--- Start of RECORD LIST ---

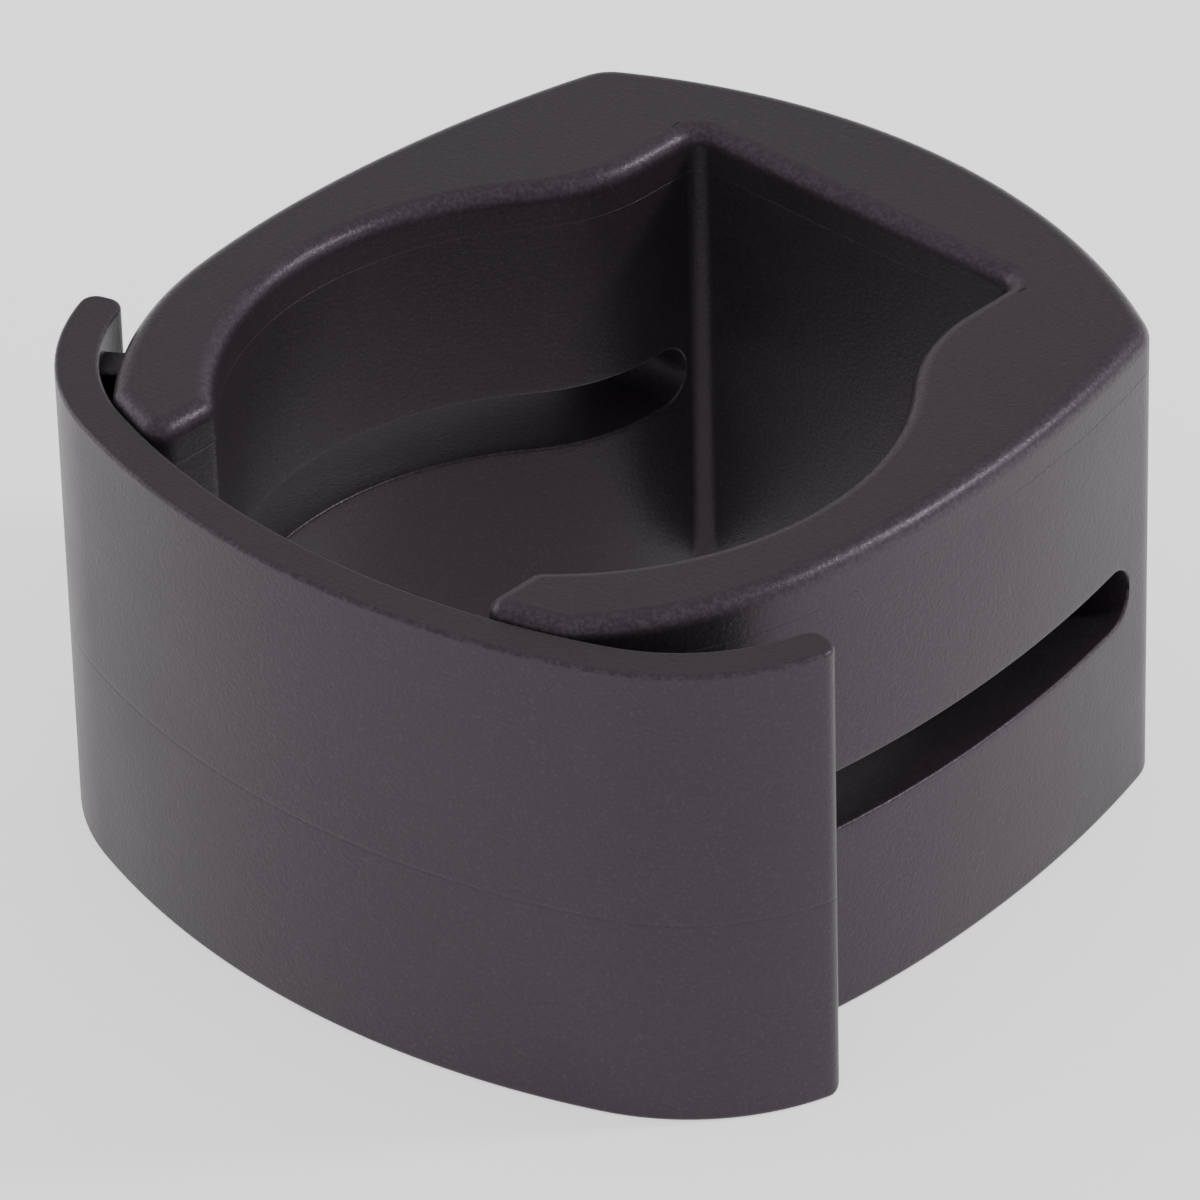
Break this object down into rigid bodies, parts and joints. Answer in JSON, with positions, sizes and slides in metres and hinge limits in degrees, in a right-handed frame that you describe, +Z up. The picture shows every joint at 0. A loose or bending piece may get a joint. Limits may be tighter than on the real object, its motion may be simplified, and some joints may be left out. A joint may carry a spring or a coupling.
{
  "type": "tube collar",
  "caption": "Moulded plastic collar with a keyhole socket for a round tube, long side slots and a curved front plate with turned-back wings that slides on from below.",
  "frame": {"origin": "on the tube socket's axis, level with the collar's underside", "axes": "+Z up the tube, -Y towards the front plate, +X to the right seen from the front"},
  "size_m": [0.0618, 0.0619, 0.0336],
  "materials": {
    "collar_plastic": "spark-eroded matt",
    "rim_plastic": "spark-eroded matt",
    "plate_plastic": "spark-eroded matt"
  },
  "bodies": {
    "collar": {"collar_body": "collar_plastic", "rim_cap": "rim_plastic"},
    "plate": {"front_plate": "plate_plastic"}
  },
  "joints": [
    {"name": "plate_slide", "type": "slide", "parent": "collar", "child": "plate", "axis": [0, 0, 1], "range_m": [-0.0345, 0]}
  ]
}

--- End of RECORD LIST ---
--- Start of RECORD LIST ---

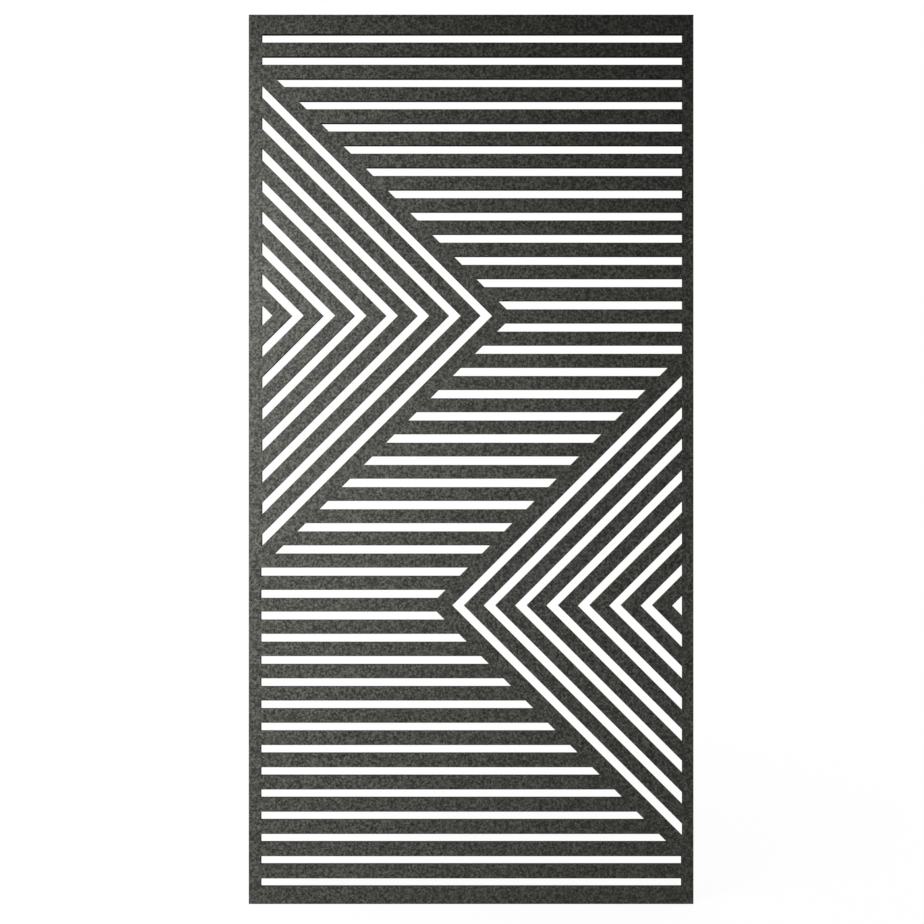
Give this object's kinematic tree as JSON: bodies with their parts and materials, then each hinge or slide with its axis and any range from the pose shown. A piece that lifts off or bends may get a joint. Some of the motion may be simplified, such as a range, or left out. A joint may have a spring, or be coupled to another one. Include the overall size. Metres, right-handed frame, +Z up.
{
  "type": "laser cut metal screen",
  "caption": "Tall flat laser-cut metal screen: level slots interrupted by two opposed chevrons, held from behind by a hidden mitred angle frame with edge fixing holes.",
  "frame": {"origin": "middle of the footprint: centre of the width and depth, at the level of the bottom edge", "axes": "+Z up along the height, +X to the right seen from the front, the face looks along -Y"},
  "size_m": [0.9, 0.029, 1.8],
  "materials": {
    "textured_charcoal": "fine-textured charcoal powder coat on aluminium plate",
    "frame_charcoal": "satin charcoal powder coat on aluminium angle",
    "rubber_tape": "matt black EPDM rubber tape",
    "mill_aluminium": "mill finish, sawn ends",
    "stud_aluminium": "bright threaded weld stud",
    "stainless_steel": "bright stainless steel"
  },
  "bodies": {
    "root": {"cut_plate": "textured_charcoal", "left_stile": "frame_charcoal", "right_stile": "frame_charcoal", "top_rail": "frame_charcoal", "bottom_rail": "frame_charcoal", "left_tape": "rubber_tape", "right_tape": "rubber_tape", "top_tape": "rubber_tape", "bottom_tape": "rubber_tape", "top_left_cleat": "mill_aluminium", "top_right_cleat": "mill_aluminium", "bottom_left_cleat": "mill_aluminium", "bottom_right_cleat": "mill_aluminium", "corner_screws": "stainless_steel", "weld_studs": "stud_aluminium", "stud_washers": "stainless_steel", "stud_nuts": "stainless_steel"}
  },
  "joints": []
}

--- End of RECORD LIST ---

*WHAT IS NEEDED*
Report each line in the preceding entries that holds the string "this".

*CORRECT OUTPUT*
Break this object down into rigid bodies, parts and joints. Answer in JSON, with positions, sizes and slides in metres and hinge limits in degrees, in a right-handed frame that you describe, +Z up. The picture shows every joint at 0. A loose or bending piece may get a joint. Limits may be tighter than on the real object, its motion may be simplified, and some joints may be left out. A joint may carry a spring or a coupling.
Give this object's kinematic tree as JSON: bodies with their parts and materials, then each hinge or slide with its axis and any range from the pose shown. A piece that lifts off or bends may get a joint. Some of the motion may be simplified, such as a range, or left out. A joint may have a spring, or be coupled to another one. Include the overall size. Metres, right-handed frame, +Z up.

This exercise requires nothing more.